━━ Records for processing

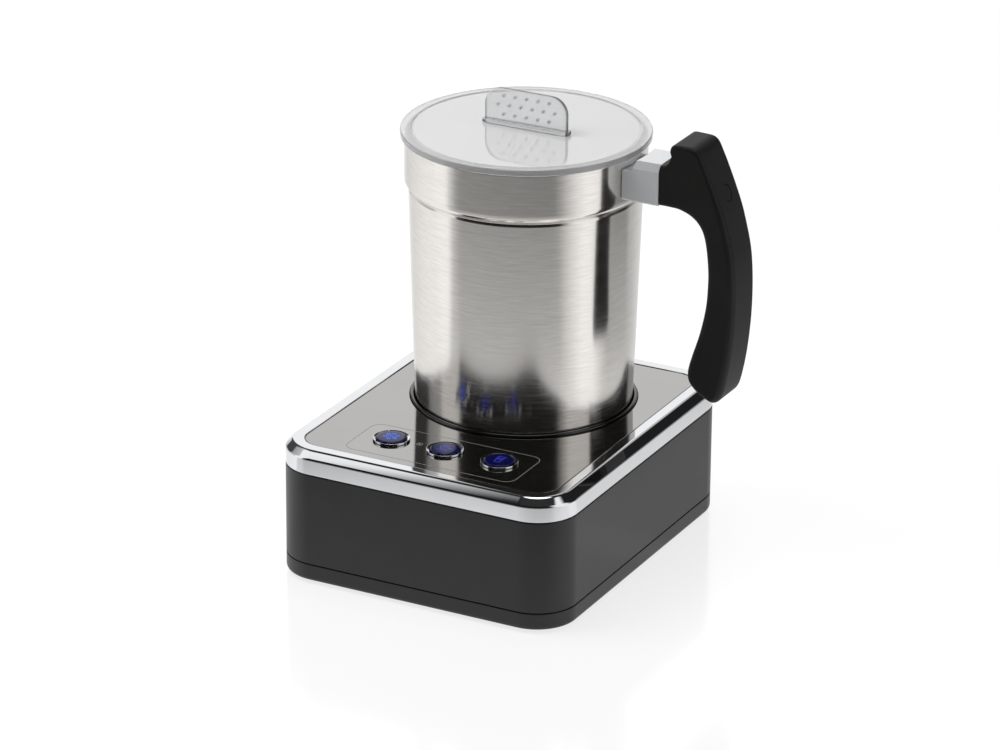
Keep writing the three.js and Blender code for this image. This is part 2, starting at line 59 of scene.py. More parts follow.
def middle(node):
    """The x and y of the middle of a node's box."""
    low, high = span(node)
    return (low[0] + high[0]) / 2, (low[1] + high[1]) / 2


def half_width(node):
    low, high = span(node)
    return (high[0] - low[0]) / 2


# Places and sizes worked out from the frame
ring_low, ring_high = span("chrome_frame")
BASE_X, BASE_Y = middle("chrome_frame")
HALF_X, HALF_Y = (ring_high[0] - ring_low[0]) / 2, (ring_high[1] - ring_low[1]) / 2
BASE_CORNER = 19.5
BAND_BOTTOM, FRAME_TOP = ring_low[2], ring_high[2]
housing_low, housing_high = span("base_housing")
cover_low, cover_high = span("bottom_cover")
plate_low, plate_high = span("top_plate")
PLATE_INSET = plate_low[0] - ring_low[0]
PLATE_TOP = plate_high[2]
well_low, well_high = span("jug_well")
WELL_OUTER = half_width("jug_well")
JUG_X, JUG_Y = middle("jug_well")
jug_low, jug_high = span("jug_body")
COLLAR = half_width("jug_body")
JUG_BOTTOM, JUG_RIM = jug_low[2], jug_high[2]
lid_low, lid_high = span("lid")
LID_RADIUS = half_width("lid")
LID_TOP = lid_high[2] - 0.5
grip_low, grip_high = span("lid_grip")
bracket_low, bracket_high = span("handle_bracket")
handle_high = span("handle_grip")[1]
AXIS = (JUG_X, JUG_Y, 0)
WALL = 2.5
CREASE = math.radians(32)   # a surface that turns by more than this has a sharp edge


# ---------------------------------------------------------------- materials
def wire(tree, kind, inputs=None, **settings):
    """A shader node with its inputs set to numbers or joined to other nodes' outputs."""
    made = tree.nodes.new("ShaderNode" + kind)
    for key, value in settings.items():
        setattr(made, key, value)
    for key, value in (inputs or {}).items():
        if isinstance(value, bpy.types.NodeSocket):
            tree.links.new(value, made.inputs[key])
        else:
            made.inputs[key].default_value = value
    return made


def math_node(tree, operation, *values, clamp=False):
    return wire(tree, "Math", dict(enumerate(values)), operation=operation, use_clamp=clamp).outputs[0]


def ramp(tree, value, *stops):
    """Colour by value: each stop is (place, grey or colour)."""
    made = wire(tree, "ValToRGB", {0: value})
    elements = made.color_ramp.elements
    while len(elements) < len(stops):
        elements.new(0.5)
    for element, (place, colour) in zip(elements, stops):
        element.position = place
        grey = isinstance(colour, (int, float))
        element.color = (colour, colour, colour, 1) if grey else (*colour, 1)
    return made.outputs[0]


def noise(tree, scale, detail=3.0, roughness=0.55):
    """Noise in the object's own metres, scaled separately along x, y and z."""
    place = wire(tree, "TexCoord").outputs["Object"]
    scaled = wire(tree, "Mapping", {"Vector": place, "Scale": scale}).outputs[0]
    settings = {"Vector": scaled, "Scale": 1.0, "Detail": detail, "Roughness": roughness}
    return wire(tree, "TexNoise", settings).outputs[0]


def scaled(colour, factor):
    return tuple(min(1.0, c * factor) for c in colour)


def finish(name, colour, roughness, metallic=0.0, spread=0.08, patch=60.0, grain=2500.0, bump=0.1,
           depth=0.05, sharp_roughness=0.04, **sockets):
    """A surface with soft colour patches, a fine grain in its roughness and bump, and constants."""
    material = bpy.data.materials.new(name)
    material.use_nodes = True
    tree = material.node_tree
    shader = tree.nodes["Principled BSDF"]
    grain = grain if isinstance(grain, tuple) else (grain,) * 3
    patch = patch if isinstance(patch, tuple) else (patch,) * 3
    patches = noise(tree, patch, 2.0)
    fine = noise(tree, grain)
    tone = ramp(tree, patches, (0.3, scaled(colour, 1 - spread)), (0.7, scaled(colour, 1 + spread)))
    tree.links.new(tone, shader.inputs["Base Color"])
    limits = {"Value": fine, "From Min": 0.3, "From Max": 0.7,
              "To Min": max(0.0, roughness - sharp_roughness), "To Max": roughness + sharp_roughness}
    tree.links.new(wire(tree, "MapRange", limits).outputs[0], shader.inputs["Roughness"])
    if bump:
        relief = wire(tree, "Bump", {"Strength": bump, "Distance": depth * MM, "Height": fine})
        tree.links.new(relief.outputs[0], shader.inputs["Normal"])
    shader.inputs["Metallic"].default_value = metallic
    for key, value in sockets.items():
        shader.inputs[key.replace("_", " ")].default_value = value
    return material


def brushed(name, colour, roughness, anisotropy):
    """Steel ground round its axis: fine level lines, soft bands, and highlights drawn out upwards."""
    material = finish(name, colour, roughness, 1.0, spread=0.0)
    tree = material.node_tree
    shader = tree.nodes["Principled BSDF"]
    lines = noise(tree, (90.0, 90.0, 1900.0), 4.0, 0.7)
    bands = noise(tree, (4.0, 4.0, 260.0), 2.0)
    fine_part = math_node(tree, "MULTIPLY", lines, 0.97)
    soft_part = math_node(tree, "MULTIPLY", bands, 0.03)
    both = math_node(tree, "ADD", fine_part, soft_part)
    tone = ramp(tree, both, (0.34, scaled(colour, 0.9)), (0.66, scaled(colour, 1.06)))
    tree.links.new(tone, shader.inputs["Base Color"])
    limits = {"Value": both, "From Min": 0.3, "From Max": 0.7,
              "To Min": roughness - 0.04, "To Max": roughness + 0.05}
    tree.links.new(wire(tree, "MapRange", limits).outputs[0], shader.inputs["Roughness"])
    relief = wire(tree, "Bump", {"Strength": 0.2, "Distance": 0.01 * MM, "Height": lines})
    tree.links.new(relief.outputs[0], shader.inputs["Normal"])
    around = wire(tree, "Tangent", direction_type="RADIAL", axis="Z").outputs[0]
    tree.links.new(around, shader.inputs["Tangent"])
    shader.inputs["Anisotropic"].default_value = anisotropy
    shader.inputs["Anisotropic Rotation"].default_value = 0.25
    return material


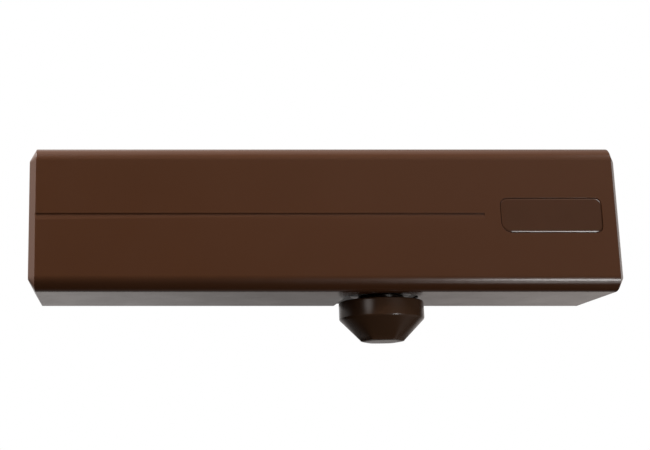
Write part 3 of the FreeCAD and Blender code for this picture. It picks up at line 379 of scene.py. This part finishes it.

━━━━

Please reproduce all of the entries exactly as they stand.

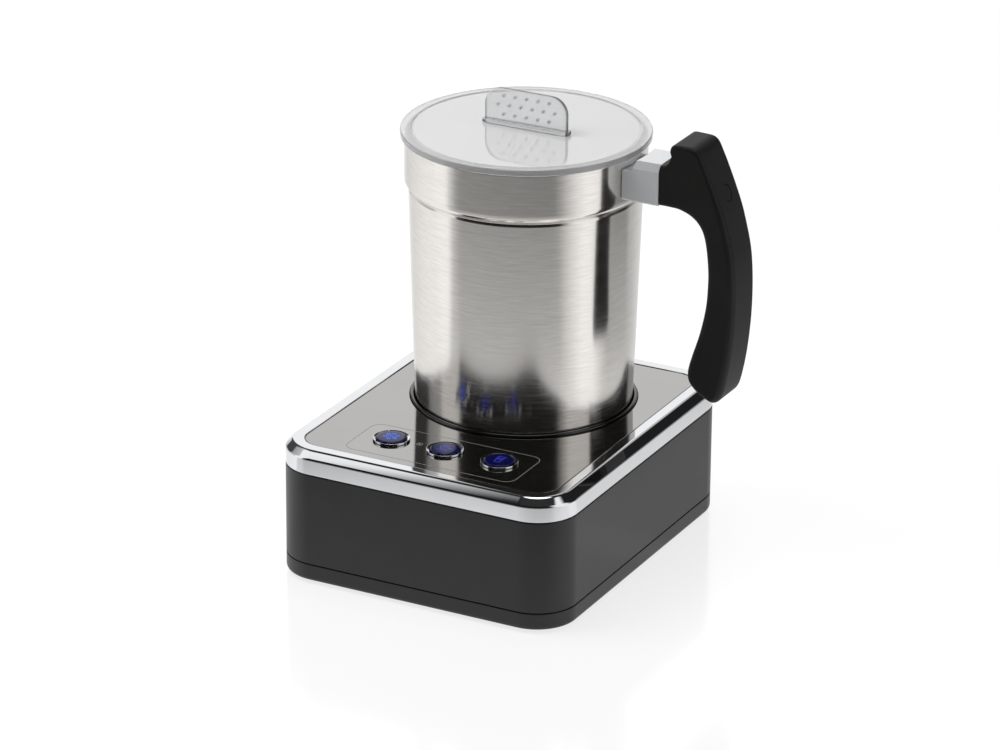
Keep writing the three.js and Blender code for this image. This is part 2, starting at line 59 of scene.py. More parts follow.
def middle(node):
    """The x and y of the middle of a node's box."""
    low, high = span(node)
    return (low[0] + high[0]) / 2, (low[1] + high[1]) / 2


def half_width(node):
    low, high = span(node)
    return (high[0] - low[0]) / 2


# Places and sizes worked out from the frame
ring_low, ring_high = span("chrome_frame")
BASE_X, BASE_Y = middle("chrome_frame")
HALF_X, HALF_Y = (ring_high[0] - ring_low[0]) / 2, (ring_high[1] - ring_low[1]) / 2
BASE_CORNER = 19.5
BAND_BOTTOM, FRAME_TOP = ring_low[2], ring_high[2]
housing_low, housing_high = span("base_housing")
cover_low, cover_high = span("bottom_cover")
plate_low, plate_high = span("top_plate")
PLATE_INSET = plate_low[0] - ring_low[0]
PLATE_TOP = plate_high[2]
well_low, well_high = span("jug_well")
WELL_OUTER = half_width("jug_well")
JUG_X, JUG_Y = middle("jug_well")
jug_low, jug_high = span("jug_body")
COLLAR = half_width("jug_body")
JUG_BOTTOM, JUG_RIM = jug_low[2], jug_high[2]
lid_low, lid_high = span("lid")
LID_RADIUS = half_width("lid")
LID_TOP = lid_high[2] - 0.5
grip_low, grip_high = span("lid_grip")
bracket_low, bracket_high = span("handle_bracket")
handle_high = span("handle_grip")[1]
AXIS = (JUG_X, JUG_Y, 0)
WALL = 2.5
CREASE = math.radians(32)   # a surface that turns by more than this has a sharp edge


# ---------------------------------------------------------------- materials
def wire(tree, kind, inputs=None, **settings):
    """A shader node with its inputs set to numbers or joined to other nodes' outputs."""
    made = tree.nodes.new("ShaderNode" + kind)
    for key, value in settings.items():
        setattr(made, key, value)
    for key, value in (inputs or {}).items():
        if isinstance(value, bpy.types.NodeSocket):
            tree.links.new(value, made.inputs[key])
        else:
            made.inputs[key].default_value = value
    return made


def math_node(tree, operation, *values, clamp=False):
    return wire(tree, "Math", dict(enumerate(values)), operation=operation, use_clamp=clamp).outputs[0]


def ramp(tree, value, *stops):
    """Colour by value: each stop is (place, grey or colour)."""
    made = wire(tree, "ValToRGB", {0: value})
    elements = made.color_ramp.elements
    while len(elements) < len(stops):
        elements.new(0.5)
    for element, (place, colour) in zip(elements, stops):
        element.position = place
        grey = isinstance(colour, (int, float))
        element.color = (colour, colour, colour, 1) if grey else (*colour, 1)
    return made.outputs[0]


def noise(tree, scale, detail=3.0, roughness=0.55):
    """Noise in the object's own metres, scaled separately along x, y and z."""
    place = wire(tree, "TexCoord").outputs["Object"]
    scaled = wire(tree, "Mapping", {"Vector": place, "Scale": scale}).outputs[0]
    settings = {"Vector": scaled, "Scale": 1.0, "Detail": detail, "Roughness": roughness}
    return wire(tree, "TexNoise", settings).outputs[0]


def scaled(colour, factor):
    return tuple(min(1.0, c * factor) for c in colour)


def finish(name, colour, roughness, metallic=0.0, spread=0.08, patch=60.0, grain=2500.0, bump=0.1,
           depth=0.05, sharp_roughness=0.04, **sockets):
    """A surface with soft colour patches, a fine grain in its roughness and bump, and constants."""
    material = bpy.data.materials.new(name)
    material.use_nodes = True
    tree = material.node_tree
    shader = tree.nodes["Principled BSDF"]
    grain = grain if isinstance(grain, tuple) else (grain,) * 3
    patch = patch if isinstance(patch, tuple) else (patch,) * 3
    patches = noise(tree, patch, 2.0)
    fine = noise(tree, grain)
    tone = ramp(tree, patches, (0.3, scaled(colour, 1 - spread)), (0.7, scaled(colour, 1 + spread)))
    tree.links.new(tone, shader.inputs["Base Color"])
    limits = {"Value": fine, "From Min": 0.3, "From Max": 0.7,
              "To Min": max(0.0, roughness - sharp_roughness), "To Max": roughness + sharp_roughness}
    tree.links.new(wire(tree, "MapRange", limits).outputs[0], shader.inputs["Roughness"])
    if bump:
        relief = wire(tree, "Bump", {"Strength": bump, "Distance": depth * MM, "Height": fine})
        tree.links.new(relief.outputs[0], shader.inputs["Normal"])
    shader.inputs["Metallic"].default_value = metallic
    for key, value in sockets.items():
        shader.inputs[key.replace("_", " ")].default_value = value
    return material


def brushed(name, colour, roughness, anisotropy):
    """Steel ground round its axis: fine level lines, soft bands, and highlights drawn out upwards."""
    material = finish(name, colour, roughness, 1.0, spread=0.0)
    tree = material.node_tree
    shader = tree.nodes["Principled BSDF"]
    lines = noise(tree, (90.0, 90.0, 1900.0), 4.0, 0.7)
    bands = noise(tree, (4.0, 4.0, 260.0), 2.0)
    fine_part = math_node(tree, "MULTIPLY", lines, 0.97)
    soft_part = math_node(tree, "MULTIPLY", bands, 0.03)
    both = math_node(tree, "ADD", fine_part, soft_part)
    tone = ramp(tree, both, (0.34, scaled(colour, 0.9)), (0.66, scaled(colour, 1.06)))
    tree.links.new(tone, shader.inputs["Base Color"])
    limits = {"Value": both, "From Min": 0.3, "From Max": 0.7,
              "To Min": roughness - 0.04, "To Max": roughness + 0.05}
    tree.links.new(wire(tree, "MapRange", limits).outputs[0], shader.inputs["Roughness"])
    relief = wire(tree, "Bump", {"Strength": 0.2, "Distance": 0.01 * MM, "Height": lines})
    tree.links.new(relief.outputs[0], shader.inputs["Normal"])
    around = wire(tree, "Tangent", direction_type="RADIAL", axis="Z").outputs[0]
    tree.links.new(around, shader.inputs["Tangent"])
    shader.inputs["Anisotropic"].default_value = anisotropy
    shader.inputs["Anisotropic Rotation"].default_value = 0.25
    return material


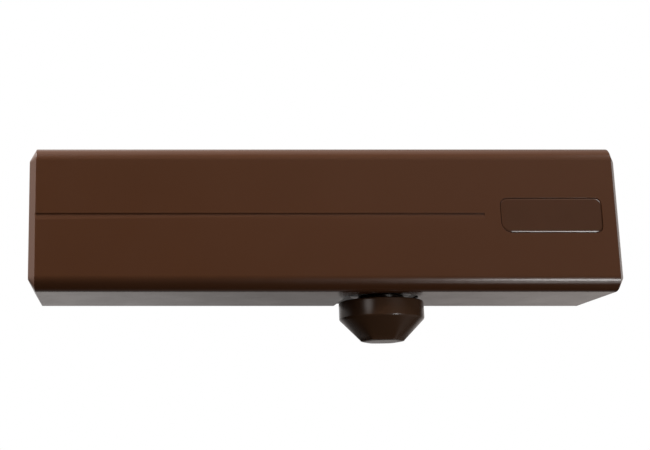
Write part 3 of the FreeCAD and Blender code for this picture. It picks up at line 379 of scene.py. This part finishes it.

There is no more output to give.